CG: Indeed, competitions! You won the TONALi Competition in 2015, and were a semi-finalist at the Tchaikovsky Competition. The following year you came second at the George Enescu Competition. Is that now enough? Are you through with entering them?

AK: Maybe and maybe not! What I can say is that I’ll stop the moment I realise I’m at the level at which I can play with the artists or the orchestras I want to play with. Otherwise there’s no point to competitions. A competition is just a tool.

CG: Tell me about your cello. It’s a 1743 Guadagnini?

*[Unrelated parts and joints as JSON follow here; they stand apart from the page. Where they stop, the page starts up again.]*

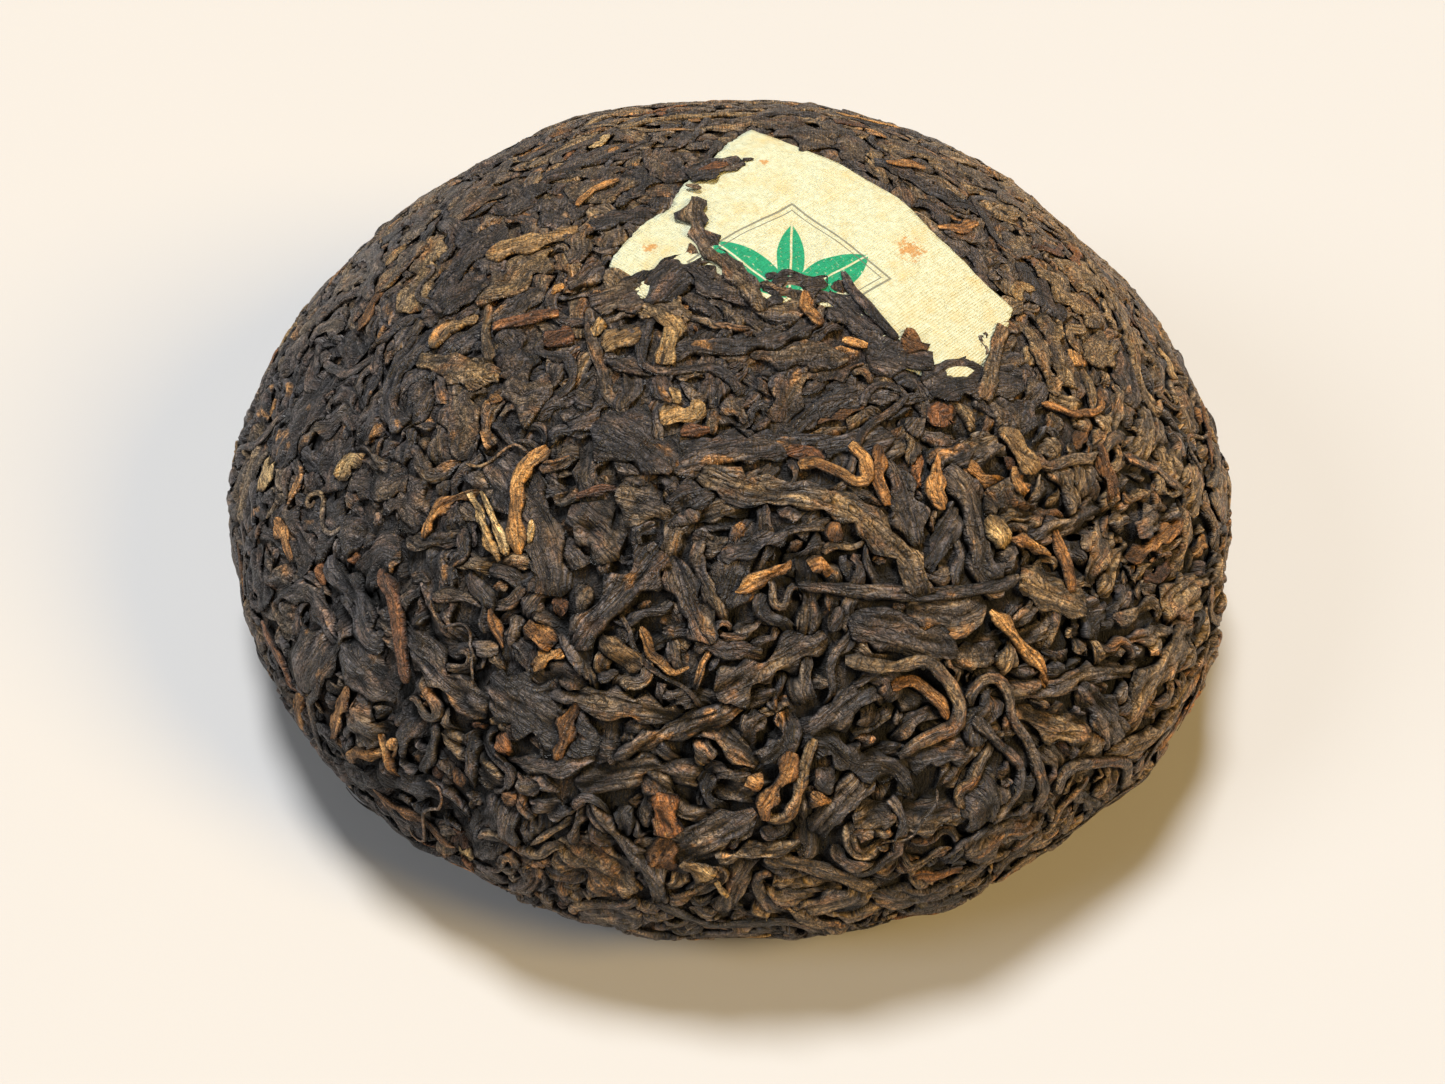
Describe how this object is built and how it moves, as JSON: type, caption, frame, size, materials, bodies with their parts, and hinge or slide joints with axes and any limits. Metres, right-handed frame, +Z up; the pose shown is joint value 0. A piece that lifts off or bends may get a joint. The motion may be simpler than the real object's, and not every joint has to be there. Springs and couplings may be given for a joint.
{
  "type": "pu-erh tuocha",
  "caption": "Dome-shaped cake of pressed dark tea leaves with a foot ring, a nest-shaped hollow below and a plain paper ticket set in its top.",
  "frame": {"origin": "middle of the foot ring's flat underside, at the height of the surface it rests on", "axes": "+Z up through the dome; -Y faces the side that the picture was taken from"},
  "size_m": [0.0826, 0.0822, 0.0385],
  "materials": {
    "pressed_tea": "matt dry leaf with a faint sheen on its ridges",
    "ticket_paper": "thin matt paper, pressed and stained"
  },
  "bodies": {
    "root": {"tea_body": "pressed_tea", "paper_ticket": "ticket_paper"}
  },
  "joints": []
}
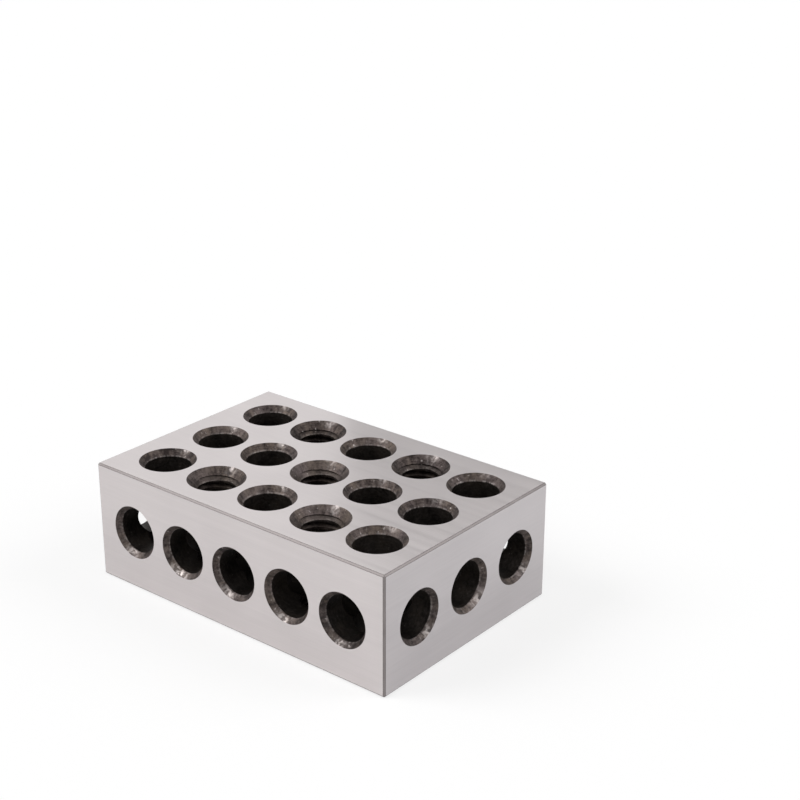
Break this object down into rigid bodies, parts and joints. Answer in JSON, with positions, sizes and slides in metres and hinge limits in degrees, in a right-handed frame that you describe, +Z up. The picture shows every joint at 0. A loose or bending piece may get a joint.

AK: Yes. I received it as a result of winning the TONALi competition, and while I’ve also played modern instruments and couldn’t say that one is better than the other, this Guadagnini is a wonderful, special instrument. At the beginning it was quite challenging to get to know it, because as with every old instrument it has a strong character. Now though, the warmth of it, and the sound possibilities it offers are very inspiring. You can make one colour very tender, another more direct, and when the instrument itself is so rich you start to listen more precisely to yourself.

CG: What have you got coming up that you’re looking forward to?

AK: One real highlight of 2018 for me will be in October, at the Cello Biennale in Amsterdam, when I will play with Giovanni Sollima the duo concerto he wrote for himself and Yo-Yo Ma. That’s with the Netherlands Philharmonic.